Lucia Esposito, Libero 29/09/2009, 29 settembre 2009
I DOPPI STIPENDI DEI GIUDICI ANTI-SPRECHI
Hanno un compito improbo: fermare l’emorragia di soldi, spaccare gli euro in quattro per far quadrare i conti disastrati degli enti pubblici. Sono i giudici della Corte dei Conti, i bacchettatori degli spreconi che con le loro sentenze alzano argini contro le spese folli e le consulenze inutili. Il loro infinito di riferimento non è ”resistere” ma ”tagliare, tagliare, tagliare”. Le dodici fatiche di Ercole furono una passeggiata rispetto alla loro lotta quotidiana contro il mostro tentacolare dello sperpero che s’insinua negli enti pubblici, prolifera sulle scrivanie dei dirigenti e ingrassa come un vitello ingurgitando denaro pubblico.
Nonostante la mole di lavoro, alcuni giudici della Corte dei Conti (sono 523, secondo l’ultima relazione) trovano il tempo per sedersi su altre poltrone, controllare i conti di altri enti, insegnare, esprimere pareri. Talvolta, per conto degli stessi enti contro cui sollevano l’indice accusatore. Precisiamo: non è reato assumere incarichi extragiudiziari, sono tutte occupazioni autorizzate e molte vengono svolte a titolo gratuito (alcuni incarichi, poi, non sono sollecitati dai magistrati ma vengono loro conferiti per legge). Nell’elenco però ci sono anche impegni per cui i giudici ricevono compensi non proprio esigui. E ci sono quei magistrati a cui non bastano due poltrone e accettano di impegnarsi anche su altri fronti arrotondando lo stipendio (in medio è di 156.149 euro compreso indennità, straordinari e tredicesima).

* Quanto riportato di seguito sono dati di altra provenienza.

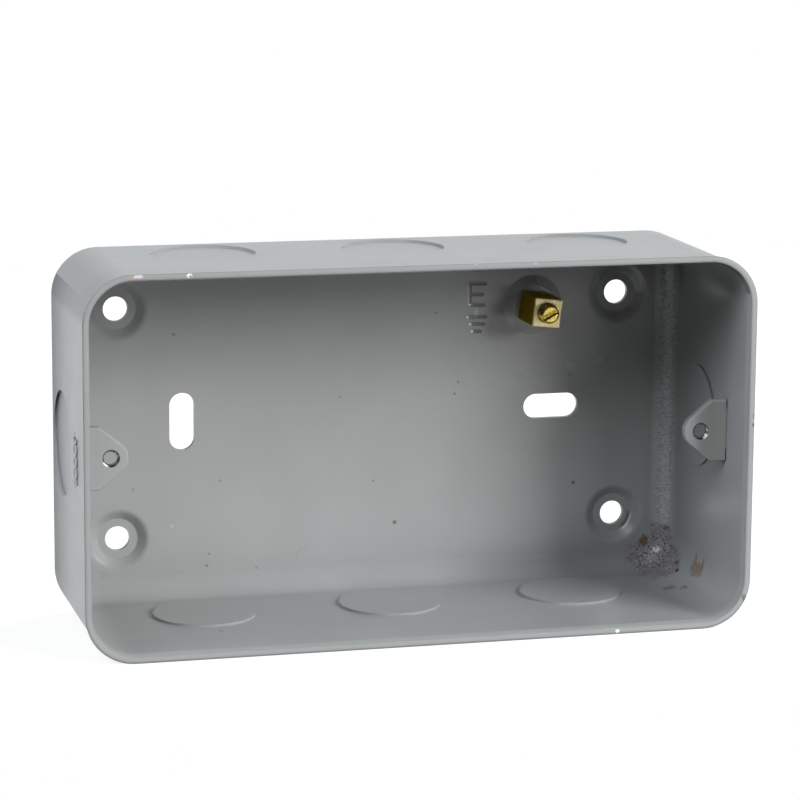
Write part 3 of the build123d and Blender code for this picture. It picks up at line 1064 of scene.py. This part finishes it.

Basta spulciare il sito della Corte dei Conti per imbattersi nell’elenco lungo dieci pagine degli incarichi svolti nei primi sei mesi del 2009 con l’indicazione dell’ente per cui prestano la loro opera, la natura dell’incarico, l’importo già percepito e quello ”annuo presunto o previsto”. Molte Università si avvalgono della collaborazione di giudici contabili a cui conferiscono soprattutto un posto nel collegio dei revisori (anche qui controllano i conti), in altri Atenei invece salgono in cattedra come professori a contratto, esperti, consulenti. C’è chi insegna all’Accademia di Belle Arti dell’Aquila e chi invece fa parte della commissione tributaria della Regione Sicilia, chi è nel ”comitato precontenzioso” dell’Autorità per la vigilanza sui contratti pubblici di lavori, servizi e forniture e chi fa parte del collegio arbitrale dell’Anas.
Contro i tutti i magistrati è partito l’attacco del ministro Renato Brunetta che chiede l’introduzione del badge perché, ha detto, «se si va in un qualsiasi tribunale si trova il caos e dopo le 14 non c’è più nessuno». Il ministro anti-fannulloni ha poi aggiunto che i magistrati «sono servitori dello Stato come tutti gli altri, solo che forse si sono montati un po’ la testa», infine si è scagliato contro l’Anm, l’associazione che li rappresenta definendola «un mostro».